Rush, who grew up in Woodside and Flushing before moving to Bayside 16 years ago, has written several novels, including the comedic “Cousin Harry” and the gritty Bayside-based crime story “Naked in the Streets.”

He said he is currently re-imagining his first effort, “Durner’s Spring,” a story about a virile farmer who sires 18 children and has the largest, woolliest sheep, attributing his luck to a spring on his property.

In the 1960s, the author founded his own advertising agency, which he ran for 16 years before leaving the industry to become a full-time author. Rush wrote a play, “Not a Way of Life,” which had a 12-performance run on Broadway in the 1960s and wrote a screenplay for a film called “Dublin Murders” that was released in Ireland in 1985.

But now, the writer is focusing solely on his work as a novelist. Rush, who writes his first drafts by hand and second drafts on a typewriter, said he does not follow the mantra of putting pen to paper every day.
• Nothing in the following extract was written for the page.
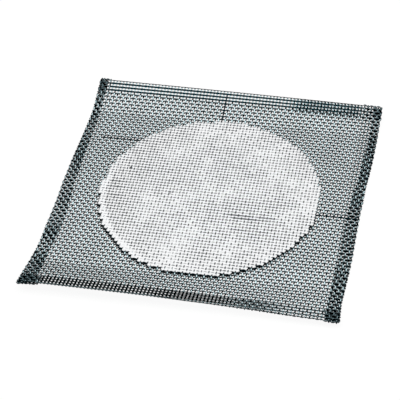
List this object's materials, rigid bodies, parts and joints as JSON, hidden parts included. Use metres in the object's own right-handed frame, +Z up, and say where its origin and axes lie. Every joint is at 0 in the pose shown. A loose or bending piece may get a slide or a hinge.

“It’s an arduous task to sit down with a piece of paper,” he said. “You need to have self-discipline. Otherwise, it’s just dreams. Some days it just flows — four to five pages. On other days, I just get up and walk away disgusted.”

Rush said he is always bouncing new ideas around in his head, but only works on one novel at a time and is meticulous, often rewriting a page as many as six times.

“I have to hear it,” he said. “It’s like a melody. I can tell if there’s a wrong note.”